Hasta el máximo “enemigo” del ecosistema nativo de Chile, en esta pandemia tiene la oportunidad de redimirse culturalmente: el eucaliptus. Sí, ese mismo vegetal que la industria de celulosa convirtió en el azote pandémico del bosque valdiviano chileno. Y todo porque al secar los suelos, los debilita y luego erosiona, a causa de que traga y consume como ningún otro vegetal las aguas subterráneas de los veneros o vertientes naturales. Sí, ese mismo que seca los pantanos y humedales. Y lo que en estas últimas cuatro décadas se le escapaba de depredar en flora autóctona a la gran industria de celulosa para reemplazarlo por el pino y el eucaliptus, lo terminaba de rematar la gente, depredando y comprando la aromática leña nativa para combustible de sus estufas invernales.
Así, lo triste es ver que lo a la naturaleza le cuesta cientos de años (el roble, el coihue, peumo, luma, el laurel santo) estos todavía caen reducidos en dos minutos por la motosierra , en un insólito caso de inconsciencia y desamor al árbol.
Mientras entraba a brazadas esos atados para calefaccionar mi casa, con el aroma, rápido vinieron a mi los recuerdos. Aquellos días de la infancia, cuando caíamos a la cama por la gripe. Mi madre cada doce horas sahumaba la habitación con humo de eucaliptus y, sobre todo, haciéndonos inhalar el vapor aceitoso de algunas de sus alargadas hojas que hervían en una olla. Vinieron a mi esas inhalaciones, sentados en la cama y con el recipiente sobre las rodillas, tapada la cabeza con un gran paño blanco que hacía de campana entre uno y la olla.
Si la fiebre persistía, para sanar los bronquios y detener tanta mucosidad, complementaba la terapia dándonos infusiones de natri (natrüng). Ella y mi padre bebía el natri en vino caliente, el infalible “navegao de invierno” tan eficaz contra todo virus. Al ser amargo, se volvía en el más eficaz revulsivo para expulsar todo lo extraño. Apenas convalecientes de las fiebres a través de las cuales expulsábamos todo lo maligno, nos colgaba un escapulario o bolsita de lana roja al cuello, a la altura del pecho, relleno de hojitas tiernas mentolatadas de ese árbol, a veces mezcladas y potenciadas con el aromático triwe. La instrucción era que a cada tanto debíamos allegar a las narices dicha bolsita, para que aspirásemos ese aroma.
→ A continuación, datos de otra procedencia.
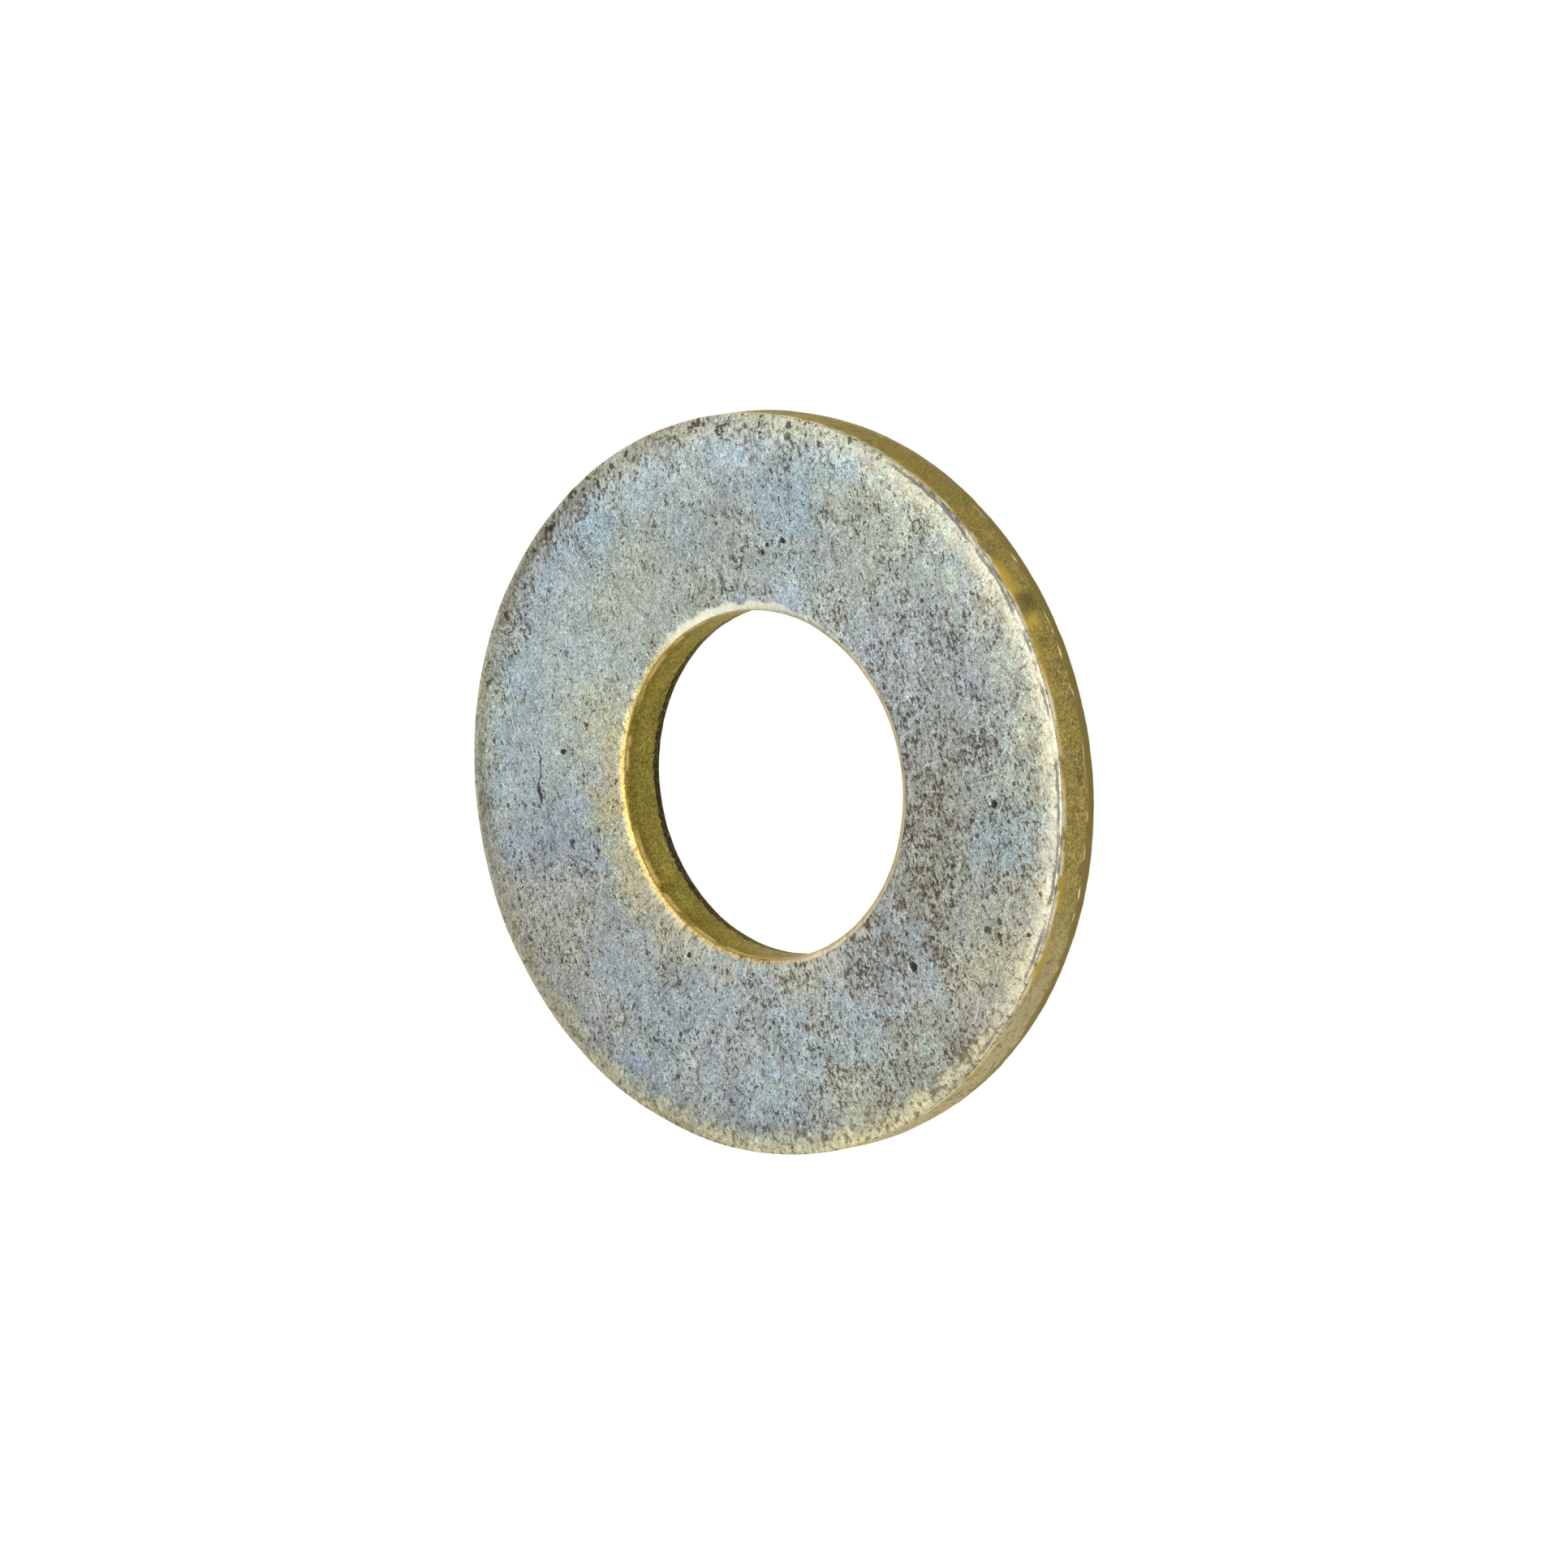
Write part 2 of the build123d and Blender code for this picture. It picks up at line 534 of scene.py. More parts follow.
# Marks on the rim's wall: an angle in degrees from +X, a height as a share of the thickness, a radius in
# millimetres and a colour
RIM_MARKS = [
    (-19.5, 0.84, 0.60, GOLD_MARK),
    (-26.5, 0.70, 0.50, GOLD_MARK),
    (-24.0, 0.60, 0.45, DARK_MARK),
    (-52.0, 0.45, 0.20, DARK_MARK),
]

# The hairline scratch, in millimetres: its distance from the axis, how far it drifts inwards, and how far
# from its middle it is gone and full
SCRATCH_REACH = 0.76 * RIM_RADIUS / MM
SCRATCH_DRIFT = 0.35
SCRATCH_SIDES = (0.034, 0.010)
# The angles where it starts, weakens and ends
SCRATCH_START = math.radians(120.5)
SCRATCH_WEAKENS = math.radians(131)
SCRATCH_END = math.radians(154)


# ---------------------------------------------------------------------------------------------------
# Materials
# ---------------------------------------------------------------------------------------------------
class Shader:
    """One material's nodes, in a form that is short to write."""

    def __init__(self, name):
        self.material = bpy.data.materials.new(name)
        self.material.use_nodes = True
        self.nodes = self.material.node_tree.nodes
        self.links = self.material.node_tree.links
        self.surface = self.nodes["Principled BSDF"]

    def feed(self, socket, value):
        if isinstance(value, bpy.types.NodeSocket):
            self.links.new(value, socket)
        else:
            socket.default_value = value

    def node(self, kind, *values, **settings):
        """A new node, with its own settings, and values or sockets for its first inputs."""
        made = self.nodes.new("ShaderNode" + kind)
        for name, setting in settings.items():
            setattr(made, name, setting)
        for socket, value in zip(made.inputs, values):
            self.feed(socket, value)
        return made

    def math(self, operation, *values):
        return self.node("Math", *values, operation=operation).outputs[0]

    def vector(self, operation, *values, output=0):
        return self.node("VectorMath", *values, operation=operation).outputs[output]

    def product(self, *values):
        total = values[0]
        for value in values[1:]:
            total = self.math("MULTIPLY", total, value)
        return total

    def turned(self, place, angle):
        """A place turned around the axis by an angle."""
        made = self.node("VectorRotate", place, rotation_type="Z_AXIS")
        made.inputs["Angle"].default_value = angle
        return made.outputs[0]

    def noise(self, place, scale, detail=2.0, rough=0.55, apart=None):
        """A noise with this many cells in each unit of place. With apart, it is another pattern."""
        if apart:
            place = self.vector("ADD", place, apart)
        made = self.node("TexNoise")
        self.feed(made.inputs["Vector"], place)
        made.inputs["Scale"].default_value = scale
        made.inputs["Detail"].default_value = detail
        made.inputs["Roughness"].default_value = rough
        return made.outputs[0]

    def wobble(self, place, scale, detail, amount):
        """A noise around 0, for a line or an edge that isn't even."""
        return self.product(self.math("SUBTRACT", self.noise(place, scale, detail), 0.5), amount)

    def mottling(self, *layers):
        """A factor around 1, from layers of noise. Each is a place, a scale, a detail and an amount."""
        factors = []
        for place, scale, detail, amount in layers:
            swing = self.node("MapRange", self.noise(place, scale, detail), 0.3, 0.7, 1 - amount, 1 + amount)
            factors.append(swing.outputs[0])
        return self.product(*factors)

    def step(self, value, low, high):
        """0 at low, 1 at high, and an S-curve between. low above high turns it round."""
        if low > high:
            return self.math("SUBTRACT", 1.0, self.step(value, high, low))
        made = self.node("MapRange", value, low, high, interpolation_type="SMOOTHSTEP")
        return made.outputs[0]

    def between(self, share, first, second):
        """A value from first to second as share goes from 0 to 1."""
        return self.node("MapRange", share, 0.0, 1.0, first, second).outputs[0]

    def blend(self, share, first, second, way="MIX"):
        made = self.node("Mix", data_type="RGBA", blend_type=way)
        self.feed(made.inputs[0], share)
        self.feed(made.inputs[6], first)
        self.feed(made.inputs[7], second)
        return made.outputs[2]

    def zone(self, name):
        return self.node("Attribute", attribute_name=name).outputs["Fac"]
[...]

Las muchachas no lo requerían: bastaba que aspiraran colocando la bolita de hojas en el seno, en la unión central del sostén. Sin más, esta misma noche ya tenemos bajo nuestras almohadas, ramas con semillas de eucaliptus, aromatizando y protegiendo nuestras nocturnas inhalaciones. No hace mucho leí que en la Universidad de la Habana confirmaron que “el Covid-19 no se desarrolla en ambientes donde se usa el 1,8 Epoxip-mentano, que es el componente anti virucida, antiséptico y bactericida del Eucaliptol, todo en ambientes asperjados con vapor caliente”.
Por tanto, lo maligno en Chile o en cualquier parte del planeta, no es el eucaliptus, el pino radiata, o la especie que sea, sino la violencia interventora y artificial del monocultivo, la explotación comercial que fuerza las leyes naturales. Ninguna especie es mala en sí misma si se le deja habitar naturalmente asociada con otras, como parte integrante y coexistente de un sistema mayor.
El pecado humano es destruir la abigarrada biodiversidad de un ecosistema dado. “La queremos para que descanse”, me decía un peñi mapuche cuando le preguntaba qué iban a hacer con la tierra de un fundo que les devolvió Conadi. “Yo quise arrancar la maleza, pero me di cuenta que también estaba sacando de raíz otras de canelo, maqui, peumo, boldos, todas ‘niñas’de aquí mismo. Por eso ahora aprendí: la dejaré descansar siete años, donde esperaré. Solo así voy a poder escucharla. Y solito me daré cuenta qué es lo que ella me quiere decir”.